→ **TASK OBJECTIVE**
Search the material below for the word "caption" and copy every line in which it occurs.

Structured object records
○ ○ ○ ○ ○ ○ ○
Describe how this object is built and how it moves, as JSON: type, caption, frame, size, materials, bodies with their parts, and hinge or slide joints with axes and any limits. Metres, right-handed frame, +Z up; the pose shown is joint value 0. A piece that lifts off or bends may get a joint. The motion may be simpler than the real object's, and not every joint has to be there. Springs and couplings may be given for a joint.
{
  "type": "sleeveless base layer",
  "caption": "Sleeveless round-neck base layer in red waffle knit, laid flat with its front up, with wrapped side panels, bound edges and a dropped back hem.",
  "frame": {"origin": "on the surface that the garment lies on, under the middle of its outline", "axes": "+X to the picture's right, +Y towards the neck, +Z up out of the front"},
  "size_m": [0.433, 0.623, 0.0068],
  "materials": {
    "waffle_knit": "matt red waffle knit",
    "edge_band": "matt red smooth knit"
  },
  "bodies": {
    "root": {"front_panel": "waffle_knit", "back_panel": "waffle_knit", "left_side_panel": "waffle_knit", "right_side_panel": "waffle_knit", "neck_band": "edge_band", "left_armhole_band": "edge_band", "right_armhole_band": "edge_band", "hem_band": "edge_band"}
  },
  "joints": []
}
○ ○ ○ ○ ○ ○ ○
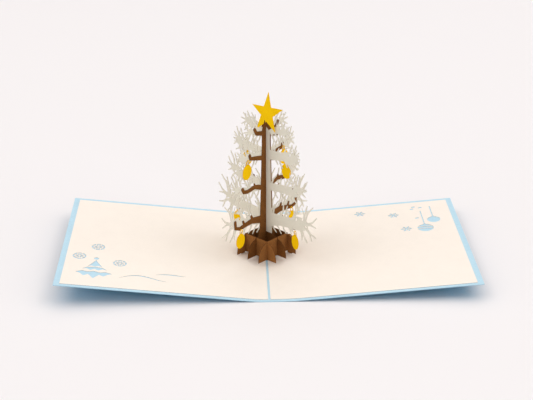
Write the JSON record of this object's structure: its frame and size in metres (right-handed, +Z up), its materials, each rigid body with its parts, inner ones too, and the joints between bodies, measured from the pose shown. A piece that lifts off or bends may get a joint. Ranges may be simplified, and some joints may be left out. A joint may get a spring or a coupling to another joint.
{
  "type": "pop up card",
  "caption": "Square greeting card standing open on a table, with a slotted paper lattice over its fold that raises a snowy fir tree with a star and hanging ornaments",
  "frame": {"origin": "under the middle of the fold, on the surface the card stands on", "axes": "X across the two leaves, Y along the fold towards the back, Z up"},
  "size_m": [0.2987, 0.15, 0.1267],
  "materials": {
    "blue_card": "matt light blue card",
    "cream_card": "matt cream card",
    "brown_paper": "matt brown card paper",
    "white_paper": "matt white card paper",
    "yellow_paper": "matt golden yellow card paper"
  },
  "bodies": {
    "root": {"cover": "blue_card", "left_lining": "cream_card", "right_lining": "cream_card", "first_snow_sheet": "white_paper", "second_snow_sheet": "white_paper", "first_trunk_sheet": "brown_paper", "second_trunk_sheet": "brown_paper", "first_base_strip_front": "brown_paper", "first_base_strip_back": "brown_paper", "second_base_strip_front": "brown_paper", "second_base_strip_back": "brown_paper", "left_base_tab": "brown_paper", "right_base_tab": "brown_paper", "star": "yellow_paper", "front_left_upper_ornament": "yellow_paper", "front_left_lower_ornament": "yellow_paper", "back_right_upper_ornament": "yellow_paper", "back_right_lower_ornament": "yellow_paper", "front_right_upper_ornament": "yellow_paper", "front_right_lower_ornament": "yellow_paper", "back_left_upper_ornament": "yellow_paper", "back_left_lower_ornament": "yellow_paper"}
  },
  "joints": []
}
○ ○ ○ ○ ○ ○ ○
→ **SOLUTION TO THIS PROBLEM**
Describe how this object is built and how it moves, as JSON: type, caption, frame, size, materials, bodies with their parts, and hinge or slide joints with axes and any limits. Metres, right-handed frame, +Z up; the pose shown is joint value 0. A piece that lifts off or bends may get a joint. The motion may be simpler than the real object's, and not every joint has to be there. Springs and couplings may be given for a joint.
  "caption": "Sleeveless round-neck base layer in red waffle knit, laid flat with its front up, with wrapped side panels, bound edges and a dropped back hem.",
  "caption": "Square greeting card standing open on a table, with a slotted paper lattice over its fold that raises a snowy fir tree with a star and hanging ornaments",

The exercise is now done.